Objective: Restate word for word the lines from the one containing "imported = [obj" through the end of the listing below, with both ends included.

Dataset section:
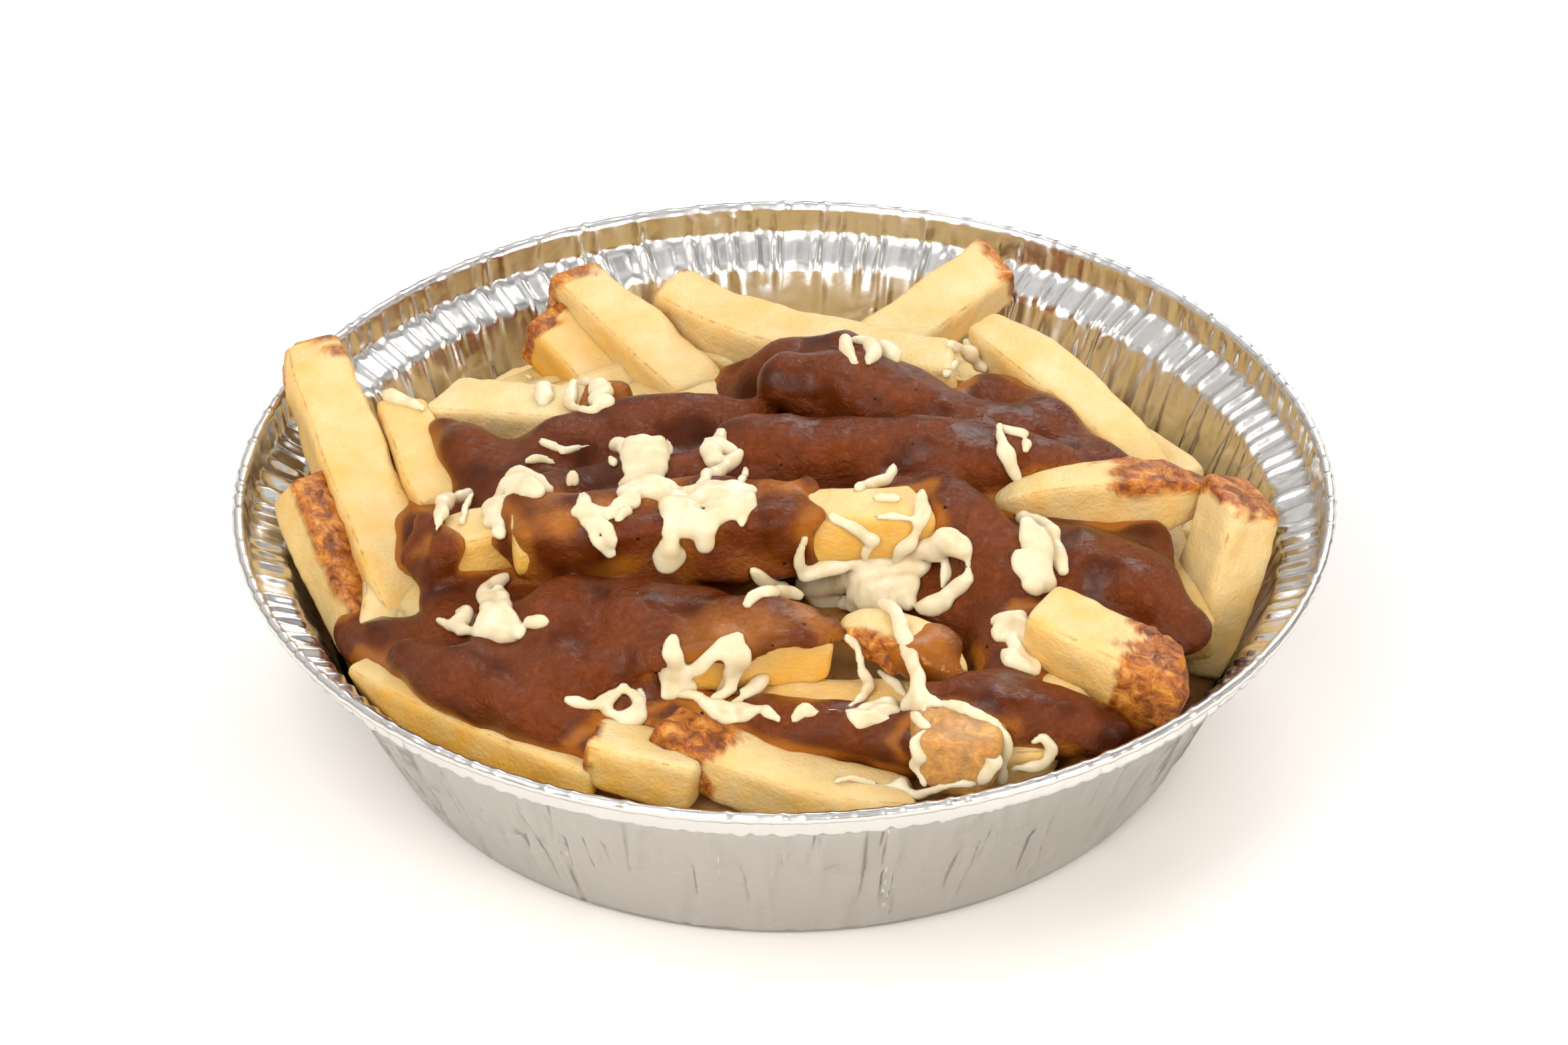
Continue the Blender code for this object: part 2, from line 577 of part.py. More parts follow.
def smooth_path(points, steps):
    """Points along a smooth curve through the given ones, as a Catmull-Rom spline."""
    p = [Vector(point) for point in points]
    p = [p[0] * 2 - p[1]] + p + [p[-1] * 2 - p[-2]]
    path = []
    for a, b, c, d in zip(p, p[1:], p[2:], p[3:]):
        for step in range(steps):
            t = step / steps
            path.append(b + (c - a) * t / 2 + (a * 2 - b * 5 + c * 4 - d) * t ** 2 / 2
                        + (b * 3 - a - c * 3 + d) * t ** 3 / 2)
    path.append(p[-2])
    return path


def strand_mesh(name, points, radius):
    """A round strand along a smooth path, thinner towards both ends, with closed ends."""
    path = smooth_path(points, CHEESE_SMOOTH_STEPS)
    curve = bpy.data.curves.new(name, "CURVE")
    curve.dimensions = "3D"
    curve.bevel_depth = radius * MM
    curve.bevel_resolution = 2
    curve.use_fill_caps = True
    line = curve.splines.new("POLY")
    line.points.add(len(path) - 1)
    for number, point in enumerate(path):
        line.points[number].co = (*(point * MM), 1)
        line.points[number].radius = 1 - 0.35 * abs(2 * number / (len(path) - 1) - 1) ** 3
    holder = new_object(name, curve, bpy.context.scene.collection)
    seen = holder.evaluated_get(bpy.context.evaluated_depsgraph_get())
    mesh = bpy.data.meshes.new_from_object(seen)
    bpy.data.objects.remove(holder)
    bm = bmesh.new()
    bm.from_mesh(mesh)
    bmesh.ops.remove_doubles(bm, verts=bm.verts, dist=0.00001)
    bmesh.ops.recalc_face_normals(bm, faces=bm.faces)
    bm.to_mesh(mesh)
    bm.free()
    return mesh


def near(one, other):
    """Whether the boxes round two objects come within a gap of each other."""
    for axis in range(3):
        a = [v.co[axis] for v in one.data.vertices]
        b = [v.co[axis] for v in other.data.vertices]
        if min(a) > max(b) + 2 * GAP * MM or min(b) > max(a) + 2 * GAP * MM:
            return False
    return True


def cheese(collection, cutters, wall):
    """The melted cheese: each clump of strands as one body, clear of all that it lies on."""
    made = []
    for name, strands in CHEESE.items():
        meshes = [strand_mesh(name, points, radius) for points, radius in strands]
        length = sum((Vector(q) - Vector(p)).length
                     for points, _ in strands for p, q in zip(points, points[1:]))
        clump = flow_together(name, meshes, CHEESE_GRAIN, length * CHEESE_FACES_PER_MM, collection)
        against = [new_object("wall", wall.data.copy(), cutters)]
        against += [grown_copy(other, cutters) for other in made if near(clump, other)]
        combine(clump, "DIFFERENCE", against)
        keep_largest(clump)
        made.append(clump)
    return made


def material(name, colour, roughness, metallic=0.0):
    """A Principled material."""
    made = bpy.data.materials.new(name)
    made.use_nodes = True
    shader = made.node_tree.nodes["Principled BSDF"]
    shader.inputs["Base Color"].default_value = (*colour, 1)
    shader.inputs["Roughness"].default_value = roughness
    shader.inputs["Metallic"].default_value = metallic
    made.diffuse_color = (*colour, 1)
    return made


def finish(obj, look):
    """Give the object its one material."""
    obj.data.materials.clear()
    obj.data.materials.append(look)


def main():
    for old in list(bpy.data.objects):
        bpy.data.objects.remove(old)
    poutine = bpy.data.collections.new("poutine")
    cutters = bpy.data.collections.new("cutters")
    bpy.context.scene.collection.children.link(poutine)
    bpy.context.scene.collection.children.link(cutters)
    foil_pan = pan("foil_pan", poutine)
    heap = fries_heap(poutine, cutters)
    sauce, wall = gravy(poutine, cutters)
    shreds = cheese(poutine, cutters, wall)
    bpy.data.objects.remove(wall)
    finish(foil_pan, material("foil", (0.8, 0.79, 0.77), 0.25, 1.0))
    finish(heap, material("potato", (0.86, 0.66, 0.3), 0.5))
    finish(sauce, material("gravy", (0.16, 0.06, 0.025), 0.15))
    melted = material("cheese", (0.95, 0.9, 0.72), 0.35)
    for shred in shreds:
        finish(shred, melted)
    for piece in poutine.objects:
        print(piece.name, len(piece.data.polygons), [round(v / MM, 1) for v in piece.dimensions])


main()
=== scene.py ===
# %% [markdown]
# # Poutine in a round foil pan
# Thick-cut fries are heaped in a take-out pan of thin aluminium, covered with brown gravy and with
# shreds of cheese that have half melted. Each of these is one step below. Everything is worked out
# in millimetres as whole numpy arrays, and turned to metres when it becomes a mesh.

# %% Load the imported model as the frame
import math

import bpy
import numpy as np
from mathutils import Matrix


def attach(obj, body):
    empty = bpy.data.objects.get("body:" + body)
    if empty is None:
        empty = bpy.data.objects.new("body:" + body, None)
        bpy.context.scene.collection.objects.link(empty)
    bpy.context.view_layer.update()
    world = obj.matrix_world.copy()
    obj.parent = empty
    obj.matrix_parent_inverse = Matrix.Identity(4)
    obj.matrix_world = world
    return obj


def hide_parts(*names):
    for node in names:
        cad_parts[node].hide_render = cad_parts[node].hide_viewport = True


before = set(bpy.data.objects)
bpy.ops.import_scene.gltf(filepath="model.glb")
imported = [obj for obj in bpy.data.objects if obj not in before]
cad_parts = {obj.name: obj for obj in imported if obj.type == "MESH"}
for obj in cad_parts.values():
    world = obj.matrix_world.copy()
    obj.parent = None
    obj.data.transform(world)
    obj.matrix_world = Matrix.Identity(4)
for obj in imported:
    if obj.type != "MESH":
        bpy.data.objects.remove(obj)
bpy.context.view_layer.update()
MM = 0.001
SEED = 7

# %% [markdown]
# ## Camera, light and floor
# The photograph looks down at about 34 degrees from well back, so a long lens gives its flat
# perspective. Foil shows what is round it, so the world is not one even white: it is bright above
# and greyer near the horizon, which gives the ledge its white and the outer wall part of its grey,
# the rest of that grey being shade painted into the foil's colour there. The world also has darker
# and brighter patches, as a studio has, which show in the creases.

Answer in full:
imported = [obj for obj in bpy.data.objects if obj not in before]
cad_parts = {obj.name: obj for obj in imported if obj.type == "MESH"}
for obj in cad_parts.values():
    world = obj.matrix_world.copy()
    obj.parent = None
    obj.data.transform(world)
    obj.matrix_world = Matrix.Identity(4)
for obj in imported:
    if obj.type != "MESH":
        bpy.data.objects.remove(obj)
bpy.context.view_layer.update()
MM = 0.001
SEED = 7

# %% [markdown]
# ## Camera, light and floor
# The photograph looks down at about 34 degrees from well back, so a long lens gives its flat
# perspective. Foil shows what is round it, so the world is not one even white: it is bright above
# and greyer near the horizon, which gives the ledge its white and the outer wall part of its grey,
# the rest of that grey being shade painted into the foil's colour there. The world also has darker
# and brighter patches, as a studio has, which show in the creases.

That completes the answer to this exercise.